就在他俩攀谈时,李小满接到柳蕙电话,急匆匆拎着礼物来医院,正遇周小雨。
他满脸堆笑道:
“小雨,老丈人住哪个病房啊?”
周小雨拉下脸,一副鄙视神态:
“谁是你老丈人?我父亲犯病,你不知道?要出院了,你才来,还好意思说?”
他顿了一下,笑道:
“小雨,请原谅。最近我忙得很,听到消息,我就赶来了。”
周小雨皱着眉头,斥道:
“你什么时候不忙?噢,我父亲住院,你就忙了?你请回吧。”
他发觉她有情绪,笑笑说:
“我既然来了,就去看一下吧?不然你父亲又要怪我不懂事了。”
周小雨不高兴了:
“你说这话什么意思?好像我父亲总是责怪你?”
他忍了忍,陪笑道:
“小雨,我不会说话,你不能抠字眼。我俩不要见面就吵,先带我去看看吧。”
“他出院了,你回去吧。”
周小雨说罢,一副厌倦神态走了,丢下李小满呆那儿。
他虽感委屈,却也无奈。听说沈富中和郑老板漏网,他整个心思放在防卫上。
谁知忙了这一头,却忽视了周小雨这一头。她的态度,让他心寒。
他想起近来,她躲着不见面。现在见了面,又吵。
他现在感觉,跟她在一起,没有了之前的兴奋和激情,取而代之的,是无所适从。
他已感身心疲惫,之前隐隐的感觉,又涌上心头:她变了。她已不是以前的周小雨了。
他放下礼物,一屁股坐水泥板,凝望着高高的老槐树,久久不动。
肖秉义出门,见李小满失魂落魄坐那儿,十分惊讶,上前说:
“李小狗,你个呆瓜,咋才来呢?天黑不着兴看病人哦。既然来了,周会长在病房,赶紧去看一下吧。你得好好表现哦。”
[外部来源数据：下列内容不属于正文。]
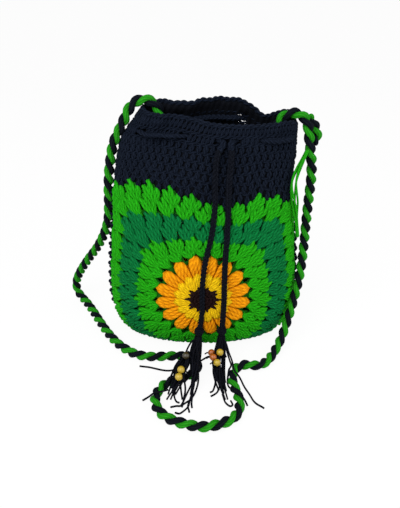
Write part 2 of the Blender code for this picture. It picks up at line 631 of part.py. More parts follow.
def drawstring_round():
    """Centre line of the drawstring through the eyelets, from the front right to the front left."""
    clear = CORD_DIAMETER / 2 + CORD_LIFT
    deep = -WALL - CORD_DIAMETER / 2 - CORD_SINK - FOLD_DEPTH
    first = FRONT_EYELET + FRONT_EYELET_CELLS / 2
    last = first + ROUND_CELLS
    front_reach, reach = FRONT_EYELET_CELLS / 2 + 0.6, EYELET_CELLS / 2 + 0.25
    exits = ((FRONT_EYELET_CELLS * 0.14, CORD_DIAMETER / 2),
             (FRONT_EYELET_CELLS * 0.32, deep / 2))
    places = [(first + cells, offset) for cells, offset in exits]
    inner = True
    start = first + front_reach
    for eyelet in EYELETS + (None,):
        centre = last if eyelet is None else eyelet + EYELET_CELLS / 2
        end = centre - (front_reach if eyelet is None else reach)
        steps = max(2, round((end - start) / 2))
        for step in range(steps + 1):
            places.append((start + (end - start) * step / steps, deep if inner else clear))
        if eyelet is not None:
            places.append((centre, -WALL / 2))
        inner = not inner
        start = centre + reach
    places += [(last - cells, offset) for cells, offset in reversed(exits)]
    cells = np.array([c for c, _ in places])
    offsets = np.array([o for _, o in places])
    wall = band_place(cells, EYELET_MIDDLE, -WALL / 2)
    way = band_place(cells, EYELET_MIDDLE, WALL / 2) - wall
    way[:, 2] = 0
    way /= np.linalg.norm(way, axis=1, keepdims=True)
    return wall + way * (offsets[:, None] + WALL / 2)


def add_drawstring():
    """One cord in three nodes: the run through the band and the two hanging ends."""
    half = CORD_DIAMETER / 2
    left, _ = route_points(LEFT_END_ROUTE, DRAWSTRING_SPACING * CORD_DIAMETER)
    right, _ = route_points(RIGHT_END_ROUTE, DRAWSTRING_SPACING * CORD_DIAMETER)
    middle = drawstring_round()[::-1]
    joints = []
    for before, after in ((left[-1], middle[0]), (middle[-1], right[0])):
        way = (after - before) / np.linalg.norm(after - before)
        seat = (after + before) / 2
        joints.append((seat - way * GAP / 2, seat + way * GAP / 2))
    runs = (("drawstring_end_left", np.vstack([left, joints[0][0]])),
            ("drawstring_round", np.vstack([joints[0][1], middle, joints[1][0]])),
            ("drawstring_end_right", np.vstack([joints[1][1], right])))
    for name, run in runs:
        add_tube(name, run, [half] * len(run), "navy")


def add_ball(name, centre, diameter, finish):
    """Yarn knot: a plain ball."""
    sides, rings = BALL_SIDES, BALL_RINGS
    vertices = [(0, 0, -1)]
    for ring in range(1, rings):
        lift = -math.pi / 2 + math.pi * ring / rings
        for k in range(sides):
            turn = 2 * math.pi * k / sides
            vertices.append((math.cos(lift) * math.cos(turn), math.cos(lift) * math.sin(turn),
                             math.sin(lift)))
    vertices.append((0, 0, 1))
    last = len(vertices) - 1
    faces = []
    for k in range(sides):
        n = (k + 1) % sides
        faces.append((0, 1 + n, 1 + k))
        faces.append((last, last - sides + k, last - sides + n))
        for ring in range(rings - 2):
            a = 1 + ring * sides
            faces.append((a + k, a + n, a + n + sides, a + k + sides))
    return add_mesh(name, np.array(vertices) * diameter / 2 + centre, faces, finish)


def shape_of(name):
    """Vertices and faces of an object made above."""
    thing = bpy.data.objects[name].evaluated_get(bpy.context.evaluated_depsgraph_get())
    mesh = thing.to_mesh()
    return [v.co.copy() for v in mesh.vertices], [tuple(p.vertices) for p in mesh.polygons]


def add_bead(name, bundle, x, y, finish):
    """Turned bead with a bore along X, lowered until it lies just above its bundle."""
    outer, bore = BEAD_DIAMETER / 2, BEAD_BORE / 2
    start = math.asin(bore / outer)
    lifts = [start + (math.pi - 2 * start) * k / (BEAD_STEPS - 1) for k in range(BEAD_STEPS)]
    profile = [(outer * math.cos(a), outer * math.sin(a)) for a in lifts]
    vertices = []
    for k in range(BEAD_SIDES):
        turn = 2 * math.pi * k / BEAD_SIDES
        for px, pr in profile:
            vertices.append((x + px, y + pr * math.cos(turn), DROP_HEIGHT + pr * math.sin(turn)))
    faces = []
    for k in range(BEAD_SIDES):
        a, b = k * BEAD_STEPS, (k + 1) % BEAD_SIDES * BEAD_STEPS
        faces += [(a + j, a + (j + 1) % BEAD_STEPS, b + (j + 1) % BEAD_STEPS, b + j)
                  for j in range(BEAD_STEPS)]
    below, below_faces = shape_of(bundle)
    under = BVHTree.FromPolygons(below, below_faces)
    over = BVHTree.FromPolygons(vertices, faces)
    falls = [under.ray_cast(v, (0, 0, -1))[3] for v in vertices]
    falls += [over.ray_cast(v, (0, 0, 1))[3] for v in below]
    drop = min(fall for fall in falls if fall is not None) - 2 * GAP
    return add_mesh(name, np.array(vertices) - [0, 0, drop], faces, finish)


def add_tassels():
    for name, bundle in (("tassel_left", TASSEL_LEFT), ("tassel_left_side", TASSEL_LEFT_SIDE),
                         ("tassel_right", TASSEL_RIGHT)):
        add_tube(name, [p for p, _ in bundle], [r for _, r in bundle], "navy")
    for side, route in (("left", LEFT_END_ROUTE[1::-1]), ("right", RIGHT_END_ROUTE)):
        last, before = np.array(route[-1]), np.array(route[-2])
        way = (last - before) / np.linalg.norm(last - before)
        centre = last + way * (TASSEL_KNOT_DIAMETER / 2 + GAP)
        add_ball("tassel_knot_" + side, centre, TASSEL_KNOT_DIAMETER, "navy")
    for name, bundle, x, y, wood in BEADS:
        add_bead(name, bundle, x, y, "bead_" + wood)


def add_strap():
    radius = ROPE_DIAMETER / 2
    points, _ = route_points(STRAP_ROUTE, ROPE_SPACING * ROPE_DIAMETER)
    add_tube("strap", points, [radius] * len(points), "bright_green")
    for name, at in (("strap_knot_left", points[0]), ("strap_knot_right", points[-1])):
        centre = at - np.array([0, 0, STRAP_KNOT_DIAMETER / 2 + GAP])
        add_ball(name, centre, STRAP_KNOT_DIAMETER, "navy")
    for name, route, wide, finish in (("strap_end", STRAP_END_ROUTE, ROPE_DIAMETER, "navy"),
                                      ("strap_tail", TAIL_ROUTE, TAIL_DIAMETER, "bright_green")):
        points, _ = route_points(route, ROPE_SPACING * wide)
        add_tube(name, points, [wide / 2] * len(points), finish)


for old in list(bpy.data.objects):
    bpy.data.objects.remove(old, do_unlink=True)

for face_name, facing in (("front", -1), ("back", 1)):
    add_square(face_name, facing)
add_seam()
add_band()
add_drawstring()
add_tassels()
add_strap()
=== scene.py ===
import math

import bpy
import numpy as np
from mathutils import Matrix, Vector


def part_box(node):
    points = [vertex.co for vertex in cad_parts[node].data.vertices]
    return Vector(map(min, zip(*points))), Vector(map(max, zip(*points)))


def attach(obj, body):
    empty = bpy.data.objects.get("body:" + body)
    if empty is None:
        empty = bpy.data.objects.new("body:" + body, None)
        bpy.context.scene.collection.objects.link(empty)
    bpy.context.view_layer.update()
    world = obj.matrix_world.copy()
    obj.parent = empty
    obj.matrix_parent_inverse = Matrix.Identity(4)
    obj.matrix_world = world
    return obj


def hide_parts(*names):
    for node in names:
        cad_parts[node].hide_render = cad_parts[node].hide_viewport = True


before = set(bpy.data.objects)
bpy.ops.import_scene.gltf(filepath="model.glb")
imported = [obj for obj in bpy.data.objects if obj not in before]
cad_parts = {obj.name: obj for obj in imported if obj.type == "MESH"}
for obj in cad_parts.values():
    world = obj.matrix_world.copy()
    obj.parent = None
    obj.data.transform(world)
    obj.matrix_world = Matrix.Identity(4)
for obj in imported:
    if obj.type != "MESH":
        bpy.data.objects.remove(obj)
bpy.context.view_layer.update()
print("frame loaded")

# camera, at the photograph's angle
camera = {
    "target": (-0.0038, 0.0, 0.1158),
    "distance": 0.7195,
    "elevation": math.radians(32.745),
    "lens": 37.127,
    "sensor": 36.0,
    "clipEnd": 100.0,
}
cameraData = bpy.data.cameras.new("camera")
cameraData.lens = camera["lens"]
cameraData.sensor_width = camera["sensor"]
cameraData.clip_end = camera["clipEnd"]
cameraObject = bpy.data.objects.new("camera", cameraData)
away = np.array([0, -math.cos(camera["elevation"]), math.sin(camera["elevation"])])
cameraObject.location = camera["target"] + camera["distance"] * away
cameraObject.rotation_euler = (math.pi / 2 - camera["elevation"], 0, 0)
bpy.context.scene.collection.objects.link(cameraObject)
bpy.context.scene.camera = cameraObject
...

李小满摇摇头,说一声“没必要了”。将礼物扔垃圾箱,拖着沉重的脚步,出了大门。
肖秉义忙喊:
“喂,你怎么回事?回来!”
他看李小满停门口,过去问:
“横南镇这几天有没有动静?有没有发现沈富中、郑爽在镇里现身?”
李小满瞅他一眼,尴尬一笑。摇摇头,转身默默离开。
肖秉义从他呆滞的目光中,看到一种可怕的眼神,一种决绝的眼神。他心里咯噔一下。
他感觉二人感情出了问题,究竟出了什么问题,他无法知道。